3D code data:

__________________________________________________

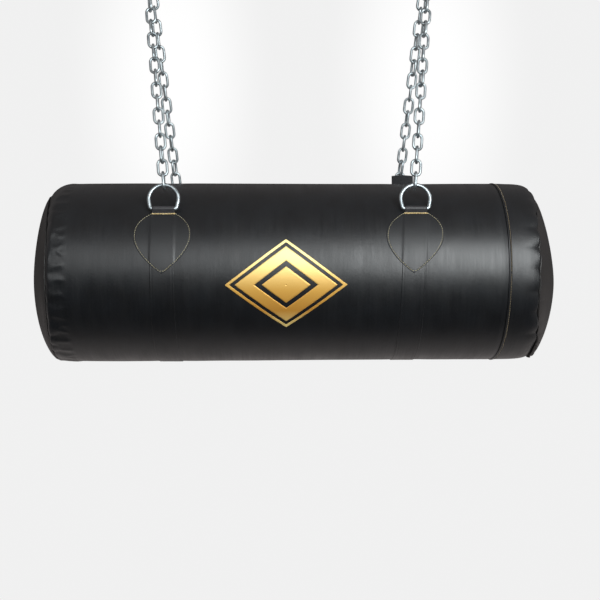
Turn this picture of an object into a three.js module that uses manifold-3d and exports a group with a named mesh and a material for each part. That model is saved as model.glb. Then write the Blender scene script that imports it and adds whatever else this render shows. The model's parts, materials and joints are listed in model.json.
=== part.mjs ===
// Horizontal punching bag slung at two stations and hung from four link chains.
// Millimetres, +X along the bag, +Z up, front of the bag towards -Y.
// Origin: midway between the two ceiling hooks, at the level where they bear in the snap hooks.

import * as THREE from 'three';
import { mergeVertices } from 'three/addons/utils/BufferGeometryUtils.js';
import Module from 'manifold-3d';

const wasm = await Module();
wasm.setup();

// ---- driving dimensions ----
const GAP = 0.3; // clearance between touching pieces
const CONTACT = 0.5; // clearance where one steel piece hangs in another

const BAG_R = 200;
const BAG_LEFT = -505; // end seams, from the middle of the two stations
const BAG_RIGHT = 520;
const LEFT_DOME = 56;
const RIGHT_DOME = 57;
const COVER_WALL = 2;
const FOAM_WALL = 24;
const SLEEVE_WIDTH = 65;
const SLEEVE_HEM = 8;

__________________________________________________

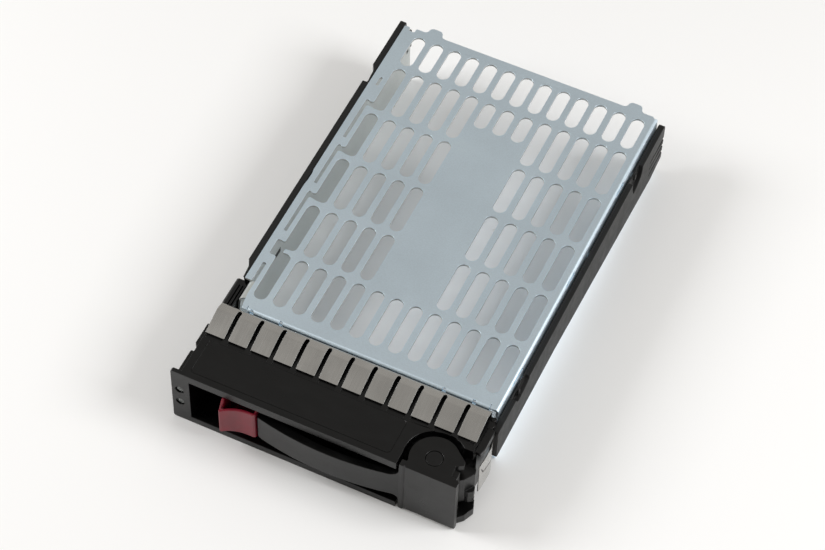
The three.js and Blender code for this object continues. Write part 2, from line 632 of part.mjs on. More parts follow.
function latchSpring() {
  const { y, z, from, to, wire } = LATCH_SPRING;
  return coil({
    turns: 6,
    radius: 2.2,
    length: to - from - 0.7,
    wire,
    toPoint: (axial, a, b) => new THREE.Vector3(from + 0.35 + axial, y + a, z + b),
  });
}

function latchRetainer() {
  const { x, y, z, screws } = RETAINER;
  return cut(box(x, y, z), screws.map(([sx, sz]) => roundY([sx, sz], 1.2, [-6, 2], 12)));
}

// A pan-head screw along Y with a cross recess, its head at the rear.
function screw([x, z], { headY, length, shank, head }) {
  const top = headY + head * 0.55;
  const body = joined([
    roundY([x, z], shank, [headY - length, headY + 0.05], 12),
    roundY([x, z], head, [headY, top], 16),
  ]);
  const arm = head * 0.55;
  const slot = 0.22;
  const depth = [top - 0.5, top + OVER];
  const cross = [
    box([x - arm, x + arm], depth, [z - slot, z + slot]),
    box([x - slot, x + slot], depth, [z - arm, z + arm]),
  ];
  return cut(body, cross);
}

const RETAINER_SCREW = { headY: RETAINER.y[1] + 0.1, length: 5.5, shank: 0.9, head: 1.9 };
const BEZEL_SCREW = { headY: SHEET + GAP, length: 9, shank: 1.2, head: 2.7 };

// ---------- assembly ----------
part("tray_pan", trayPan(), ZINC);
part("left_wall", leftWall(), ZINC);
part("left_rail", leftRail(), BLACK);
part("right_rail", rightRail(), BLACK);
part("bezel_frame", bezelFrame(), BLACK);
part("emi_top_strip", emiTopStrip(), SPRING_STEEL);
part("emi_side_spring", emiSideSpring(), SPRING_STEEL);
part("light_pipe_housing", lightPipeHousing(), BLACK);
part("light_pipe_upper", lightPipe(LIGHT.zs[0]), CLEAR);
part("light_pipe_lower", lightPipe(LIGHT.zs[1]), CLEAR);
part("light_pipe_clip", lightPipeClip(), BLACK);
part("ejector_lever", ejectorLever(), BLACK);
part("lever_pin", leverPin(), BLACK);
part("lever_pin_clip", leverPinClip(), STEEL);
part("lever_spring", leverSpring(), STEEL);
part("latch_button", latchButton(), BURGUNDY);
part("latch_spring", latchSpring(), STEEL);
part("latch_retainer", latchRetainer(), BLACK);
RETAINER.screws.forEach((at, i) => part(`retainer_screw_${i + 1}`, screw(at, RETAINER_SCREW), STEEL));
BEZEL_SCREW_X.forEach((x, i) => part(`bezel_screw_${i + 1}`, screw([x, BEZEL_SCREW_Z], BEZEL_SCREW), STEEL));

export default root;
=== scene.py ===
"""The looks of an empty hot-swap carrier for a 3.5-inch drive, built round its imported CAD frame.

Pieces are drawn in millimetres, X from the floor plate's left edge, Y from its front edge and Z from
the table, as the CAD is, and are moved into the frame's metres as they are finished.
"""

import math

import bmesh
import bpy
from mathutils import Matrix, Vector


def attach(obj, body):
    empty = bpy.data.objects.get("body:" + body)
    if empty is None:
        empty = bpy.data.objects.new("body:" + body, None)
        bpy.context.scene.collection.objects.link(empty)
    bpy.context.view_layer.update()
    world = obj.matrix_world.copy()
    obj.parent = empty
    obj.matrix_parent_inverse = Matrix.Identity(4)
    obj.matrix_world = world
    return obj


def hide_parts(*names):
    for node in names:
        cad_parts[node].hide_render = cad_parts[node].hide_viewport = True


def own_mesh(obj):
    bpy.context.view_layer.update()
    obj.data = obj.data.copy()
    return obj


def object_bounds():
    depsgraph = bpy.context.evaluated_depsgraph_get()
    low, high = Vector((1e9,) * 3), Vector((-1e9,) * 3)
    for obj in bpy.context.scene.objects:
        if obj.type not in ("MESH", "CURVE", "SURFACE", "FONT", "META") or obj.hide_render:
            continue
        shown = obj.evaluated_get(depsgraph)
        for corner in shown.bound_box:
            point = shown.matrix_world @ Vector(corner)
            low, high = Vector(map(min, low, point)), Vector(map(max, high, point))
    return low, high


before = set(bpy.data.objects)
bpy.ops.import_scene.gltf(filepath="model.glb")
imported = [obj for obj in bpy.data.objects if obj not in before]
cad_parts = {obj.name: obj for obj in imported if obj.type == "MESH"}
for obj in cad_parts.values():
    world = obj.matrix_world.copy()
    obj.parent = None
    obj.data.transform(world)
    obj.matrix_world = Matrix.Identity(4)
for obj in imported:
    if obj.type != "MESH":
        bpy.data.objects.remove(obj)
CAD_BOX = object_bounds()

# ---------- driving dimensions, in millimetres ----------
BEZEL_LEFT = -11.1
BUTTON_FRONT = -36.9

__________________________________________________

- YOUR GOAL -
In the listing above, find the line with "BEZEL_SCREW_X.forEach((x, i) =>" and the line with "if empty is", then print exactly those two lines and every line between them, and nothing more.

- REPLY TO THE TASK -
BEZEL_SCREW_X.forEach((x, i) => part(`bezel_screw_${i + 1}`, screw([x, BEZEL_SCREW_Z], BEZEL_SCREW), STEEL));

export default root;
=== scene.py ===
"""The looks of an empty hot-swap carrier for a 3.5-inch drive, built round its imported CAD frame.

Pieces are drawn in millimetres, X from the floor plate's left edge, Y from its front edge and Z from
the table, as the CAD is, and are moved into the frame's metres as they are finished.
"""

import math

import bmesh
import bpy
from mathutils import Matrix, Vector


def attach(obj, body):
    empty = bpy.data.objects.get("body:" + body)
    if empty is None:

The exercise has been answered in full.